A Slice of Pumpkin Pie


I’m not sure why I wanted to make a pumpkin pie for Thanksgiving. My wife Norma and I are not what you’d call Thanksgiving traditionalists. On turkey day, we decided to have homemade crab cakes.

I had about a pound of succulent blue crab meat in the freezer we’d laboriously picked from a bushel of blue crabs harvested in Tisbury Great Pond in August. Netting crabs is lots of fun but getting the meat out of a crab is a lot of work, so we were looking forward to the reward — real crab cakes.

But back to the pie. My initial thought was to buy one. Easy. “You’re going to pay for a pie,” my friend Ned Casey said. He had a point. The average pie cost on Martha’s Vineyard would buy you dinner on the mainland.

But there was my recent venison meat pie disaster to consider. Instead of using a Pillsbury ready-made crust, as I’d done with excellent results, I decided to make a crust from scratch.

I made the meat filling. Then I made the crust following the minimal directions on the back of a can of Crisco shortening. As instructed, I wrapped the crust in plastic and put it in the refrigerator to chill. I planned to return home from deer hunting, roll out the crust and bake the pie. Easy.

But when I set to work, the crust didn’t roll out smoothly. It split. It adhered to the rolling pin. It vexed me. I swore. Norma, who has witnessed my cooking tantrums many times, just laughed. The dough was just too dry and beyond salvage.

I added a can of tomatoes to the meat filling for viscosity, and we had it on toast. I vowed to leave making crust to Pillsbury.

But I liked the idea of making a pumpkin pie. Wednesday morning before Thanksgiving, I did what I should've done earlier and turned to my cooking bible, The Best Recipes cookbook from America's Test Kitchen. I gathered all my ingredients and prepared ramekins. The first recipe step is to pulse flour, salt, and sugar in the food processor. Pulse. Pulse. Pulse.

I added the well-chilled butter and shortening. Oops, what's in that ramekin on the counter? The sugar and salt I thought I'd pulsed into the flour. I added it.

Next, I used a blue rubber spatula to scrape the flour from the food processor into a bowl. I added ice water. What were those blue specks in my dough?

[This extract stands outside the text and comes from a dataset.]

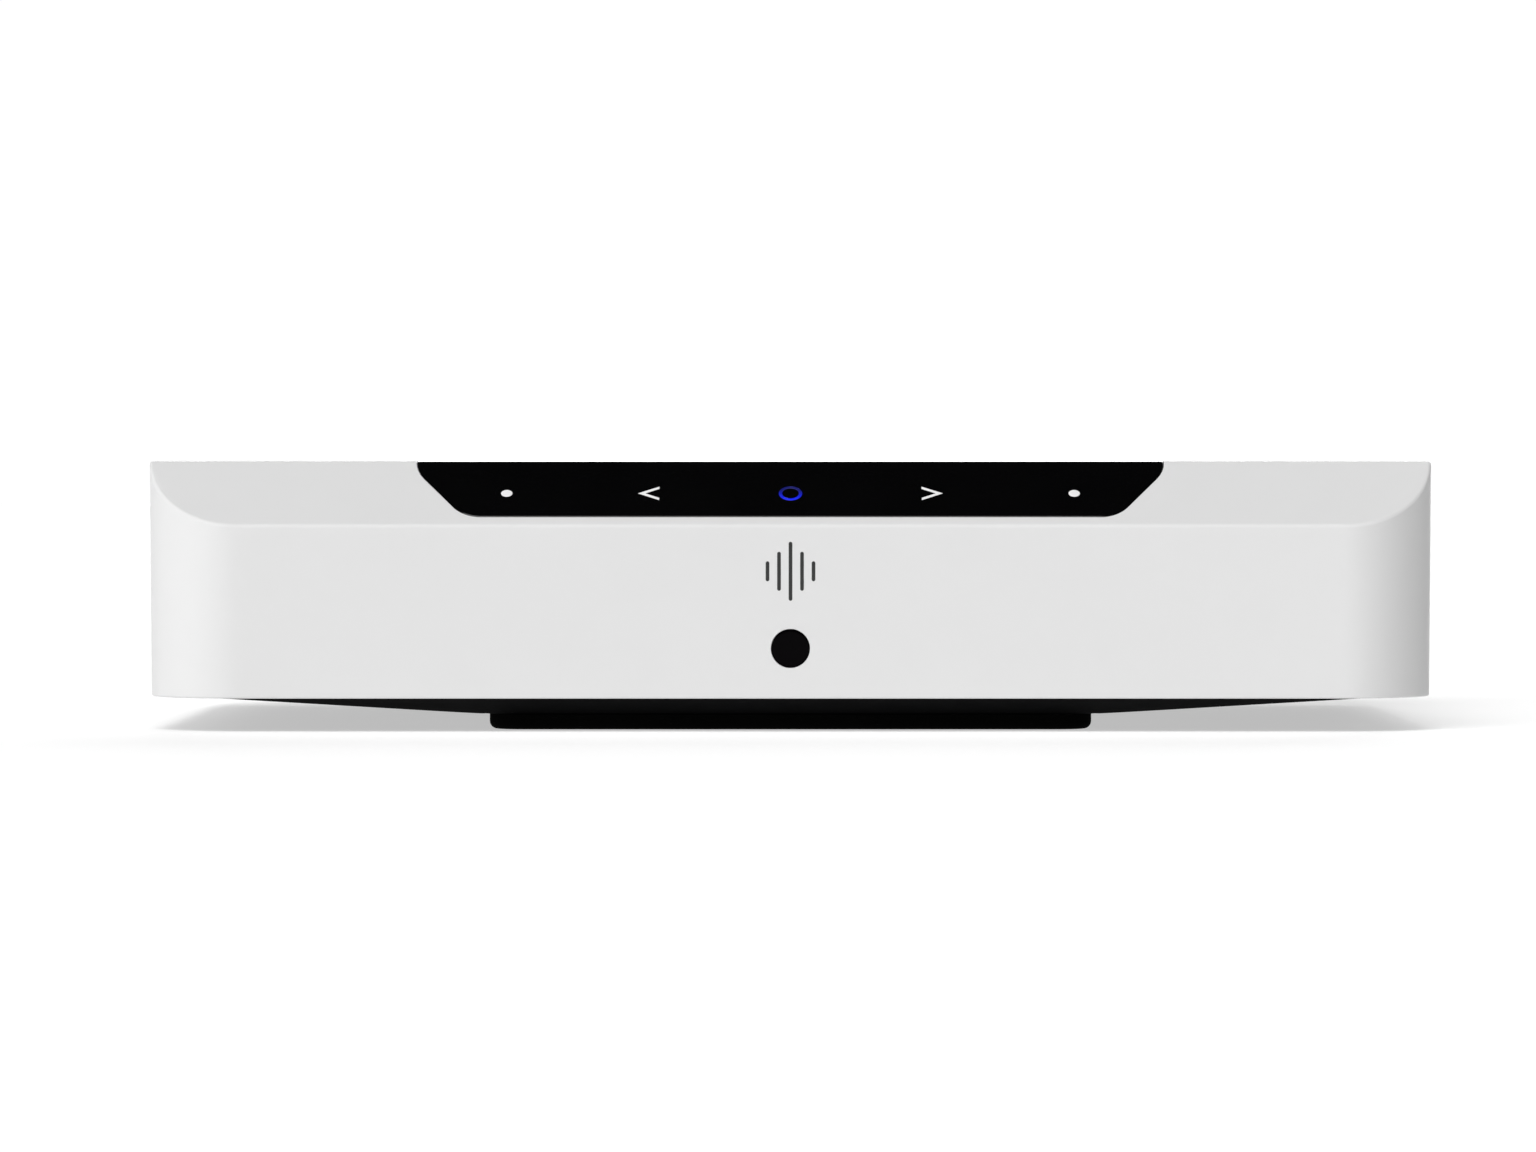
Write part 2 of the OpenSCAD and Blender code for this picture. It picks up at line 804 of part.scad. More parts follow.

Ah yes, the food processor blade is sharp, and I’d scraped the spatula rubber against it. I thought Norma and I are advanced in age, so what’s a little plastic? I picked the little blue specks out of the dough and threw away the spatula. I chilled the dough. Two hours later, I rolled out the dough.

But when I put the crust into the pie pan, I realized I didn't roll it out enough so it didn’t overhang the pie pan. I put the dough back on the counter and rolled it out some more (while thinking that couldn't be good).

I chilled the crust and froze it. Now to pre-bake. But I didn’t have pie weights. What to use as a substitute? Norma gathered pennies to lay on the tin foil I placed in the pan to keep the crust in form.

Meanwhile, I prepared the pumpkin pie filling. Luckily, I had the heavy cream called for in the custard-style recipe. Late Tuesday, there was not a pint of heavy cream in the two main markets nearest our house. When Norma went to Cronig’s she encountered a woman searching for the same thing. “There’s not any heavy cream or buttermilk on the Island,” the woman said, staring into the milk case. “How am I going to make my biscuits?”

Luckily, the Island’s last-minute pie and dessert makers had not thought of Vineyard Grocer, the Brazilian specialty market. That’s where I found heavy cream.

The pie crust came out of the oven, and the filling went into the crust. Twenty-five minutes later, my pumpkin pie emerged. I placed it on a cooling rack late Wednesday in anticipation of the big day.

Thanksgiving Day morning, I woke up before dawn to go deer hunting. What to have for breakfast? The answer was on the counter: Pumpkin Pie. What a great holiday.